Saturday 9 July 2011

Juxtaposition of a tourist destination and economic meltdown


Tourism is vital to Greece: it is worth about 10% of its GDP, bringing in about 20 million visitors a year.

But its idyllic holiday destinations are not why the rest of the world is talking about Greece at the moment. Nor for Mamma Mia, feta cheese or Aristotle – or for the other many associations with Greece that are part of wider culture.

Right now, at the start of Greece’s peak tourist season, the international media spotlight has been on Greece’s sovereign debt crisis – which is quite a different plain of reality to that which tourists are seeking or even experiencing, although it’s impossible to be unaware of it.

Here in Almyrida. western Crete, visitors from all north and central Europe windsurf, snorkel and swim in the gentle sea, sunbathe on the golden sands, and enjoy the buzz of the sunset-bathed evening tavernas. People in the industry can do nothing but put on a presentable face– after all, their business is taking visitors away from the worries of the world. Of course they’re worried, as everyone in Greece is, about their standard of living declining as a result of near national bankruptcy – not just about already pricey imported consumer brands becoming more expensive and slipping to relative poverty next to their EU neighbours, but anxiety over standards of education, health and welfare. It’s the fact that as a developed nation it faces cranking backwards its standard of living quite substantially that’s ominous.

Relative to other areas of its economy, tourism is a success story.
Greece is a long-popular holiday destination for northern Europeans. Value wise it is very competitive. So it’s all slightly odd, seeing happy, sun-filled, multi-national tourism in action on Crete, and hearing what’s going on politically, and hoping the pain of it all doesn’t change things too much for the people around here.  It seems as though the people driving the industry locally are doing most things right: they are sustaining healthy economic activity by providing good-value experiences to foreign visitors. No doubt repeated across the country.

There must be specific concerns for this sector too. What if Greece leaves the euro? Introduces a new uncertain currency? What if there is more unemployment? Will visitors expect more beggars, more crime, more civic unrest? On top of the issues impacting the country as a whole, will these issues affect the appeal of Greece for foreign visitors?

By and large I doubt it.
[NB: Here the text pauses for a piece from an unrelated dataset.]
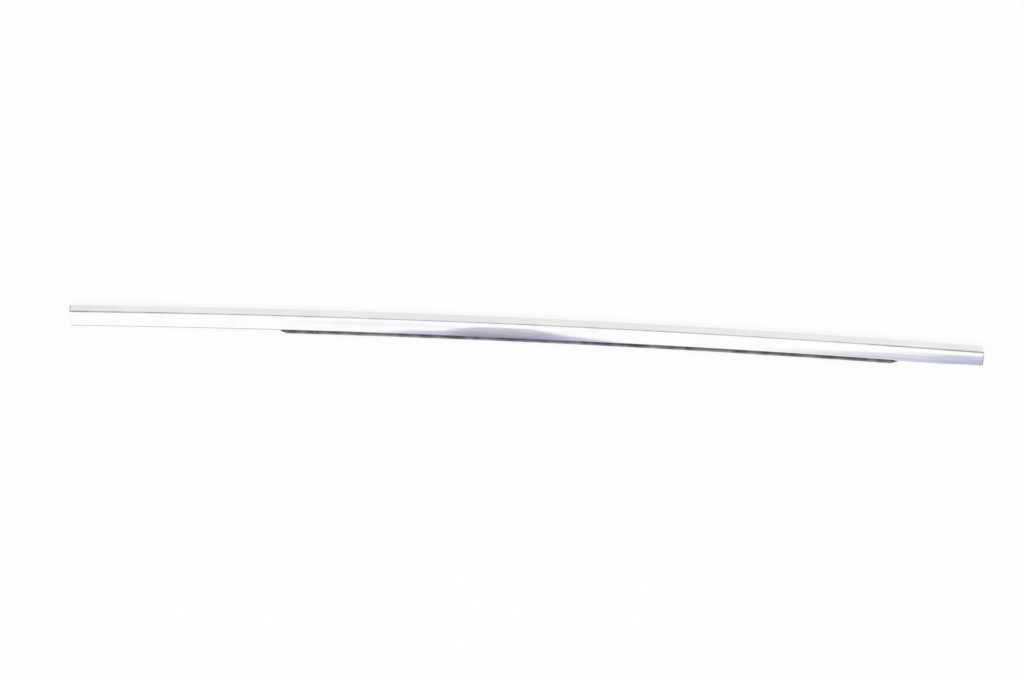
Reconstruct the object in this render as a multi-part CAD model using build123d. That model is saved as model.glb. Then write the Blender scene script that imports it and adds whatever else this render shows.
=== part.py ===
from build123d import *
import math
import os

# A bright trim moulding for the lower edge of a car's side window. A thin polished sheet
# is rolled to a bevelled and crowned face with hemmed edges and folded ends, and it clasps
# a black rubber seal. The seal's back has a finned channel that presses onto the upright
# flange of the door panel, and a wiper lip stands out past the strip's lower edge.
# The part lies on the seal's flat back with its face up. X runs along it, and it bows
# towards +Y. Every section is drawn across the middle, with Y from the strip's lower edge
# and Z up from the seal's back, and is turned about one far upright axis below it.

# Whole strip, its length measured along the lower edge
strip_length = 1000.0
bow_radius = 15650.0

# Section of the bright strip
sheet = 0.5
face_width = 23.3
bevel_width = 7.3
bevel_rise = 2.6
step_run = 0.5
step_rise = 0.9
band_fall = 2.8
band_crown = 1.3
hem_depth = 2.6
hem_return = 2.6
end_return = 1.4

# Bend radii on the outside of the sheet
edge_bend = 1.3
crease_bend = 0.4
shoulder_bend = 1.3
lower_bend = 2.4
end_bend = 1.2

# Straight stretch at each end, and the relief notch in its lower hem
end_length = 12.0
notch_length = 6.5
notch_width = 0.9

# Section of the rubber seal
back_leg = 1.4
channel_width = 6.0
channel_depth = 15.0
mouth_inset = 0.6
foot_inset = 2.0
corner_round = 0.6
fit_gap = 0.1

# Gripping fins on both walls of the channel
fin_reach = 0.8
fin_root = 1.0
fin_tip = 0.4
fin_lean = 0.7
fin_pitch = 3.6
fin_count = 3
fin_inset = 2.2

# Wiper lip, set in from the strip's left and right ends along its length. It leaves the
# seal just below the channel's front wall and turns up beside the strip's lower edge
lip_left_inset = 222.7
lip_right_inset = 83.0
lip_left_cut = 15.0
lip_right_cut = 18.5
lip_reach = 2.9
lip_root = 1.9
lip_tip = 0.8
lip_drop = 0.3
lip_knee = 0.1
lip_rise = 4.1
lip_bend = 0.7

# Heights and widths that follow from the sizes above
channel_front = back_leg + channel_width
hem_plane = channel_front + fit_gap
top_depth = hem_plane + hem_depth
crease_width = face_width - bevel_width
crease_depth = top_depth + bevel_rise
band_top = crease_width - step_run
band_depth = crease_depth + step_rise
low_depth = band_depth - band_fall
front_depth = band_depth + band_crown
mouth = face_width - mouth_inset
channel_floor = mouth - channel_depth
end_gap = max(end_return, end_bend) + fit_gap
lip_base = foot_inset + corner_round
bow_axis = Axis((0, -bow_radius, 0), (0, 0, 1))


def along(part, distance):
    """The part, drawn across the middle, moved along the bow to a distance from the left end."""
    offset_from_middle = distance - strip_length / 2
    return part.rotate(bow_axis, -math.degrees(offset_from_middle / bow_radius))


def run(section, first, last):
    """A solid with the given section that follows the bow between two distances."""
    arc = math.degrees((last - first) / bow_radius)
    return revolve(along(section, last), axis=bow_axis, revolution_arc=arc)


def block(y_low, y_high, z_low, z_high):
    """A plain rectangular face across the strip."""
    width = y_high - y_low
    height = z_high - z_low
    middle = Location(((y_low + y_high) / 2, (z_low + z_high) / 2, 0))
    return (Plane.YZ * middle * Rectangle(width, height)).face()


def polygon(*corners):
    """A straight-sided face across the strip, looking to +X, from its width and height pairs."""
    face = make_face(Plane.YZ * Polyline(*corners, close=True)).face()
    return face if face.normal_at().X > 0 else -face


def nearest(face, across, depth):
    """The corner of a section that lies closest to a point on it."""
    return face.vertices().sort_by_distance(Vector(0, across, depth))[0]


def face_outline():
    """The strip's outer outline, closed along the rear of its hems."""
    chord = math.hypot(band_top, band_fall)
    crown_across = band_top / 2 - band_crown * band_fall / chord
    crown_depth = (band_depth + low_depth) / 2 + band_crown * band_top / chord
    with BuildSketch(Plane.YZ) as section:
        with BuildLine():
            Polyline(
                (0, low_depth),
                (0, hem_plane),
                (face_width, hem_plane),
                (face_width, top_depth),
                (crease_width, crease_depth),
                (band_top, band_depth),
            )
            ThreePointArc((band_top, band_depth), (crown_across, crown_depth), (0, low_depth))
        make_face()
    outline = section.sketch.face()
    for across, depth, radius in (
        (0, hem_plane, edge_bend),
        (face_width, hem_plane, edge_bend),
        (face_width, top_depth, edge_bend),
        (crease_width, crease_depth, crease_bend),
        (band_top, band_depth, shoulder_bend),
        (0, low_depth, lower_bend),
    ):
        outline = outline.fillet_2d(radius, [nearest(outline, across, depth)])
    return outline


def rounded_stub(section, length, radius):
    """A short straight bar towards -X with the rim of its far end rounded."""
    bar = extrude(section, amount=-length)
    return fillet(bar.faces().sort_by(Axis.X)[0].edges(), radius)


def folded_end(outline, inside, window):
    """The strip's left end, straight for a few millimetres and folded shut."""
    notch = block(-notch_width, notch_width, hem_plane - sheet, front_depth)
    shell = rounded_stub(outline, end_length, end_bend)
    shell -= rounded_stub(inside, end_length - sheet, end_bend - sheet)
    shell -= extrude(window, amount=-(end_length - end_return))
    shell -= extrude(notch, amount=-notch_length).moved(Location((notch_length - end_length, 0, 0)))
    return shell


def bright_strip(outline):
    """The folded sheet: a long tray with hems along it, closed and relieved at its ends."""
    inside = offset(outline, amount=-sheet).face()
    window = block(hem_return, face_width - hem_return, hem_plane - sheet, hem_plane + 2 * sheet)
    section = (outline - inside - window).face()
    end = folded_end(outline, inside, window)
    strip = run(section, end_length, strip_length - end_length)
    strip += along(end, end_length)
    strip += along(mirror(end, about=Plane.YZ), strip_length - end_length)
    return strip


def fin(across, wall, inward):
    """A slanted gripping fin on a channel wall that points in towards the channel's floor."""
    return polygon(
        (across + fin_root / 2, wall),
        (across - fin_lean + fin_tip / 2, wall + inward * fin_reach),
        (across - fin_lean - fin_tip / 2, wall + inward * fin_reach),
        (across - fin_root / 2, wall),
    )


def seal_section(outline):
    """The rubber that fills the strip, with the channel and its fins behind it."""
    filling = offset(outline, amount=-(sheet + fit_gap)).face()
    neck_low = hem_return + fit_gap
    neck_high = face_width - hem_return - fit_gap
    neck = block(neck_low, neck_high, channel_front, top_depth)
    foot = block(foot_inset, channel_floor, 0, channel_front)
    leg = block(foot_inset, mouth, 0, back_leg)
    section = filling + neck + foot + leg
    for number in range(fin_count):
        across = mouth - fin_inset - number * fin_pitch
        section += fin(across, back_leg, 1)
        section += fin(across, channel_front, -1)
    section = section.face()
    for across, depth in ((foot_inset, 0), (mouth, 0), (mouth, back_leg)):
        section = section.fillet_2d(corner_round, [nearest(section, across, depth)])
    return section


def lip_section():
    """The wiper lip, which turns up and thins from the seal's foot to its tip."""
    root_top = channel_front - lip_drop
    root_bottom = root_top - lip_root
    tip_top = root_top + lip_rise
    inner_knee = (-lip_knee, root_top)
    outer_knee = (-lip_knee - lip_root / 2, root_bottom + lip_root / 4)
    inner_tip = (-lip_reach + lip_tip, tip_top)
    outer_tip = (-lip_reach, tip_top - lip_tip / 2)
    lip = polygon(
        (lip_base, root_bottom),
        (lip_base, root_top),
        inner_knee,
        inner_tip,
        outer_tip,
        outer_knee,
    )
    for corner, radius in (
        (inner_knee, lip_bend),
        (outer_knee, lip_bend + lip_root / 2),
    ):
        lip = lip.fillet_2d(radius, [nearest(lip, *corner)])
    return lip


def lip_trim(cut_length):
    """A prism that slices a lip's end off on the slant, drawn for the left end."""
    slope = (lip_base + lip_reach) / cut_length
    side = 2 * cut_length
    start = -cut_length / 2
    wedge = Polyline(
        (-side, lip_base - slope * start),
        (start, lip_base - slope * start),
        (side, lip_base - slope * side),
        (-side, lip_base - slope * side),
        close=True,
    )
    return extrude(make_face(wedge), amount=front_depth)


def rubber_seal(outline):
    """The whole seal in one piece, with its lip trimmed on the slant at both ends."""
    seal = run(seal_section(outline), end_gap, strip_length - end_gap)
    lip_stop = strip_length - lip_right_inset
    lip = run(lip_section(), lip_left_inset, lip_stop)
    lip -= along(lip_trim(lip_left_cut), lip_left_inset)
    lip -= along(mirror(lip_trim(lip_right_cut), about=Plane.YZ), lip_stop)
    return seal + lip


def recentred(pieces):
    """All pieces moved so that the origin is the bottom centre of the whole part."""
    boxes = [piece.bounding_box() for piece in pieces.values()]
    middle_x = (min(box.min.X for box in boxes) + max(box.max.X for box in boxes)) / 2
    middle_y = (min(box.min.Y for box in boxes) + max(box.max.Y for box in boxes)) / 2
    bottom = min(box.min.Z for box in boxes)
    shift = Location((-middle_x, -middle_y, -bottom))
    return {name: piece.moved(shift) for name, piece in pieces.items()}


def main():
    """Build both pieces and write one file for each."""
    outline = face_outline()
    pieces = {
        "bright_strip": bright_strip(outline),
        "rubber_seal": rubber_seal(outline),
    }
    os.makedirs("parts", exist_ok=True)
    for name, piece in recentred(pieces).items():
        export_step(piece, f"parts/{name}.step")


main()
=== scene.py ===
"""Looks of a bright window trim strip and its black rubber seal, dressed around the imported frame.

The strip lies on its back with its face up. X runs along it, Y across it towards the mouth of
the flange channel, and Z up out of the face. Lengths are in metres. Both pieces are drawn
straight first, with X from the middle of their length and Y from the strip's lower edge, and
one Geometry Nodes tree then bows them as the real strip is bowed.
"""

import logging
import math
from dataclasses import dataclass
from enum import Enum

import bmesh
import bpy
from mathutils import Matrix, Vector


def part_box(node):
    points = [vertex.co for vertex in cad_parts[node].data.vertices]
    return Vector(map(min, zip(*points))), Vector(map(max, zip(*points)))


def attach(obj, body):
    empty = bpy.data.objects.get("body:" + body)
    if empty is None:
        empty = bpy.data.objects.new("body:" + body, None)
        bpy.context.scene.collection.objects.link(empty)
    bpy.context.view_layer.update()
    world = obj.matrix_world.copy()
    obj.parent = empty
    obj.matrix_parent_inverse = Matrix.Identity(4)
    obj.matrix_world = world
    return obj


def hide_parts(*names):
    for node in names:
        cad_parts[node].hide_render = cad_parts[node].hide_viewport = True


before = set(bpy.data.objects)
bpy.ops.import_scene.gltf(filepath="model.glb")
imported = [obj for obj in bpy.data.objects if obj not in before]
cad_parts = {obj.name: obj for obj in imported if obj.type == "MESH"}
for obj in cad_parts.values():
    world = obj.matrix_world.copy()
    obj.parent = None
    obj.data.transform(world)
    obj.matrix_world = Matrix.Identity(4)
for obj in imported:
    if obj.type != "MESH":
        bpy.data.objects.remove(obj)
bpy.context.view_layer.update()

MM = 0.001
WELD = 0.002 * MM
LOG = logging.getLogger("window_trim")

Socket = bpy.types.NodeSocket
Place = tuple[float, float, float]
Range = tuple[float, float]
Tone = tuple[float, float, float, float]
WHITE: Tone = (1.0, 1.0, 1.0, 1.0)


class End(Enum):
    """The two ends of the strip, with the way each one points along X."""

    LEFT = -1
    RIGHT = 1


@dataclass(frozen=True)
class OutlinePoint:
    """A point of a section, with the way out of the solid there."""

    across: float
    height: float
    out_across: float
    out_height: float

    def inset(self, depth: float) -> Vector:
        """The point moved into the solid, as width and height."""
        return Vector((self.across - self.out_across * depth, self.height - self.out_height * depth))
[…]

Apart from being a well-established sunny island oasis for northern Europeans (of which there are numerous others) Greece has a fairly strong profile internationally. It is surprising to learn the population is a mere 11 million when so many people in the world have some sort of mental image or association with the country, whether or not they’ve visited.
Images of Greece or Greeks in popular culture built from films like Shirley Valentine, My Big Fat Greek Wedding and Mamma Mia. They’re not Greek films but they sustain an image of the country that is exotic enough to have cultural idiosyncracies, but also non-threateningly democratic (on the edge of the ex-Soviet world) and Christian (on the edge of the Muslim world). Then there’s Greece’s unique ancient past, which is heavily imported into wider culture and attributed back to Greece in concepts from democracy to civic architecture to the Olympics … Greece remains an important place to visit. And perhaps tourism will have an even more important role as part of an eventual recovery (no one’s talking recovery obviously, seeing as the actual crash hasn’t happened; just more unsustainable loans issued).

What is sad though and what is starting to happen already is that the local Greek population may no longer be able to afford to be at the party. Already because of a decline in domestic demand tavernas have availability where in previous summers it was impossible to get a table because more Greek families are staying away. Sensible restraint at the household budget level, yes. But in general, most people want to be able to eat in the same places as local people, see local families out enjoying themselves, not just other tourists – don’t they? A tourist destination that outprices the locals is just not the same.